You were on the right track, but you can simplify a bit by using a single mapValues and combining the map and flatten:

val r = Seq(
  ("a" -> Set(1,2)),
  ("a" -> Set(2,3)),
  ("b" -> Set(4,6)),
  ("b" -> Set(5,6))
).groupBy(_._1).mapValues(_.flatMap(_._2).toSet)

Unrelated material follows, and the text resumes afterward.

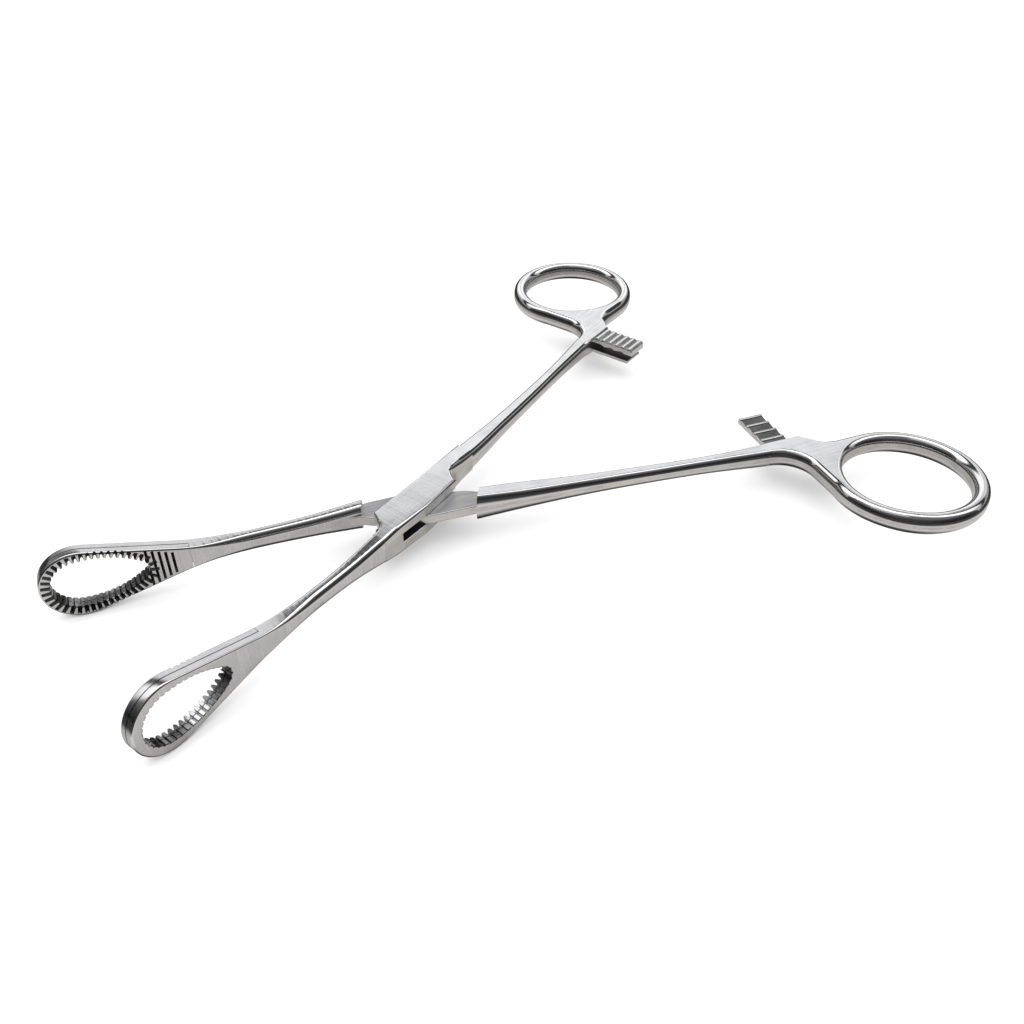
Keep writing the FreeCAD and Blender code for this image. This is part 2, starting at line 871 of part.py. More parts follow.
def main():
    fill_sheet()
    ring = finger_ring()
    web = neck_web()
    blank = jaw_body("plate_blank", size("plate_length"), size("jaw_layer"))
    doc.recompute()
    plate = cut("serrated_plate", blank, cutter_set("face_grooves", face_grooves()))
    back = cut("toothed_back", jaw_back(), cutter_set("back_notches", wall_notches()))
    handle = fuse("handle", ring, web)
    pin = pivot_pin()
    bore = cylinder("tongue_bore", size("pin_diameter") + 2 * size("pin_running_fit"),
                    size("lock_thickness"))
    box_limbs = fuse("box_limbs", limb_loft("box", "shank", "abcdef", 1),
                     limb_loft("box", "arm", "abcd", -1), handle, back, box_lock(), *box_ratchet())
    box = cut("box_closed", cut("slotted_box", box_limbs, lock_slot()), pin)
    shoulders = cut("shoulders", fuse("tongue_limbs", limb_loft("tongue", "shank", "abcdef", 1),
                                      limb_loft("tongue", "arm", "abcd", -1)), tongue_recess())
    tongue = cut("tongue_closed", fuse("tongue_solid", shoulders, handle, back, tongue_plate(),
                                       tongue_ratchet()), bore)
    doc.recompute()
    check_states()
    pieces = {
        "box_half": lay_open(box, 1),
        "box_jaw_plate": lay_open(copied("box_plate", plate), 1),
        "pivot_pin": lay_open(copied("pin", pin), 1),
        "tongue_half": lay_open(mirrored("tongue_turned", tongue), -1),
        "tongue_jaw_plate": lay_open(mirrored("tongue_plate", plate), -1),
    }
    for label, piece in pieces.items():
        piece.Label = label
    doc.recompute()
    check_states()
    os.makedirs("parts", exist_ok=True)
    for label, piece in pieces.items():
        if piece.Shape.isNull() or not piece.Shape.isValid():
            raise RuntimeError(f"{label} is not a valid shape")
    for label, piece in pieces.items():
        piece.Shape.exportStep(f"parts/{label}.step")


main()
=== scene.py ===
import math

import bmesh
import bpy
import numpy as np
from mathutils import Matrix, Vector
from mathutils.geometry import tessellate_polygon


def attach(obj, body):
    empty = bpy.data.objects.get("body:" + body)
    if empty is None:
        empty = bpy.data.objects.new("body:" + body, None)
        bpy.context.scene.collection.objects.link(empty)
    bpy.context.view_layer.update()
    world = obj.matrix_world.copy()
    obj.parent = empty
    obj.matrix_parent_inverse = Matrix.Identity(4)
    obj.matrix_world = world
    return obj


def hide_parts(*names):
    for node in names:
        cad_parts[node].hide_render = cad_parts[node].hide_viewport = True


# Sponge forceps lying open. Shapes are drawn in millimetres on a closed half, as in the solids:
# pivot at the origin, middle plane at Z 0, ring on the +Y side and jaw on the -Y side.

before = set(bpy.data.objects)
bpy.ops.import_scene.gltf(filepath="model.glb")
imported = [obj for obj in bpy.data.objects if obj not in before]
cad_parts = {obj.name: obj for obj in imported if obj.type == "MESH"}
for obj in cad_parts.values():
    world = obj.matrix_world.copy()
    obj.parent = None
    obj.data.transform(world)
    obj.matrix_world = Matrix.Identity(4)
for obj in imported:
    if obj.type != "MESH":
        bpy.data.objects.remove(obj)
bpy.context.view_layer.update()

REST_OPENING = 32.5
LOCK = 6.6
PLATE_FACE = 1.05
LOCK_END = 19.0
ARM_START = 13.0
RING = (95.6, 26.3)
RING_HALF = (12.95, 12.2)
RING_TILT = math.radians(17.0)
RING_WALL = 3.2
JAW_REACH = 68.2
JAW_YAW = math.radians(1.47)
LAYER = 1.4
PLATE_LENGTH = 26.0
SIDES = {"box": ("box_side", 1), "tongue": ("tongue_side", -1)}


# Outlines

def smooth_steps(steps, spacing=0.5):
    """Points of a closed outline; a third value is the radius of the arc that leads to the step,
    bending left where it is positive."""
    points = []
    for index, step in enumerate(steps):
        start = np.array(steps[index - 1][:2], float)
        end = np.array(step[:2], float)
        if len(step) == 2:
            points.append(end)
            continue
        radius = step[2]
        chord = end - start
        length = np.linalg.norm(chord)
        left = np.array((-chord[1], chord[0])) / length
        rise = math.sqrt(max(radius * radius - length * length / 4, 0.0))
        centre = (start + end) / 2 + left * math.copysign(rise, radius)
        first = math.atan2(*(start - centre)[::-1])
        turn = 2 * math.asin(min(length / 2 / abs(radius), 1.0)) * math.copysign(1, radius)
        count = max(3, int(abs(turn * radius) / spacing), int(abs(turn) / math.radians(7)))
        for part in range(1, count + 1):
            angle = first + turn * part / count
            points.append(centre + abs(radius) * np.array((math.cos(angle), math.sin(angle))))
    return np.array(points)


def ellipse(extra, first, last, count):
    """Part of the finger ring's oval, larger than its opening by extra."""
    points = []
    for part in range(count + 1):
        angle = math.radians(first + (last - first) * part / count)
        x = (RING_HALF[0] + extra) * math.cos(angle)
        y = (RING_HALF[1] + extra) * math.sin(angle)
        points.append((RING[0] + x * math.cos(RING_TILT) - y * math.sin(RING_TILT),
                       RING[1] + x * math.sin(RING_TILT) + y * math.cos(RING_TILT)))
    return np.array(points)


def curve_through(xs, ys, at):
    """Smooth value between stations."""
    xs, ys = np.array(xs, float), np.array(ys, float)
    slopes = np.gradient(ys, xs)
    at = np.clip(np.asarray(at, float), xs[0], xs[-1])
    index = np.clip(np.searchsorted(xs, at) - 1, 0, len(xs) - 2)
    width = xs[index + 1] - xs[index]
    t = (at - xs[index]) / width
    first = (2 * t ** 3 - 3 * t ** 2 + 1) * ys[index]
    first = first + (t ** 3 - 2 * t ** 2 + t) * width * slopes[index]
    second = (3 * t ** 2 - 2 * t ** 3) * ys[index + 1]
    return first + second + (t ** 3 - t ** 2) * width * slopes[index + 1]


# Meshes

# The fourth slot is painted shade: faces in recesses and gaps get a darker finish there.
FLAT, RIM, WALL, PAINTED_SHADE = 0, 1, 2, 3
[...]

I actually find this a lot more readable than the foldLeft version (but note that mapValues returns a non-strict collection, which may or may not be what you want).

Community
  • 1
  • 1
Travis Brown
  • 138,631
  • 12
  • 375
  • 680
0

@grotrianster answer could be refined using the Semigroup binary operation |+| of Set and Map:

import scalaz.syntax.semigroup._
import scalaz.std.map._
import scalaz.std.set._

Seq(
  ("a",Set(1,2)),
  ("a",Set(2,3)),
  ("b",Set(4,6)),
  ("b",Set(5,6))
).foldLeft(Map[String, Set[Int]]()){case (seed, (k, v)) => seed |+| Map(k -> v)}

Using reduce instead of fold:

Seq(
  ("a", Set(1, 2)),
  ("a", Set(2, 3)),
  ("b", Set(4, 6)),
  ("b", Set(5, 6))
).map(Map(_)).reduce({_ |+| _})

Treating Set and Map as Monoids:

Seq(
  ("a", Set(1, 2)),
  ("a", Set(2, 3)),
  ("b", Set(4, 6)),
  ("b", Set(5, 6))
).map(Map(_)).toList.suml
Filippo Vitale
  • 7,597
  • 3
  • 58
  • 64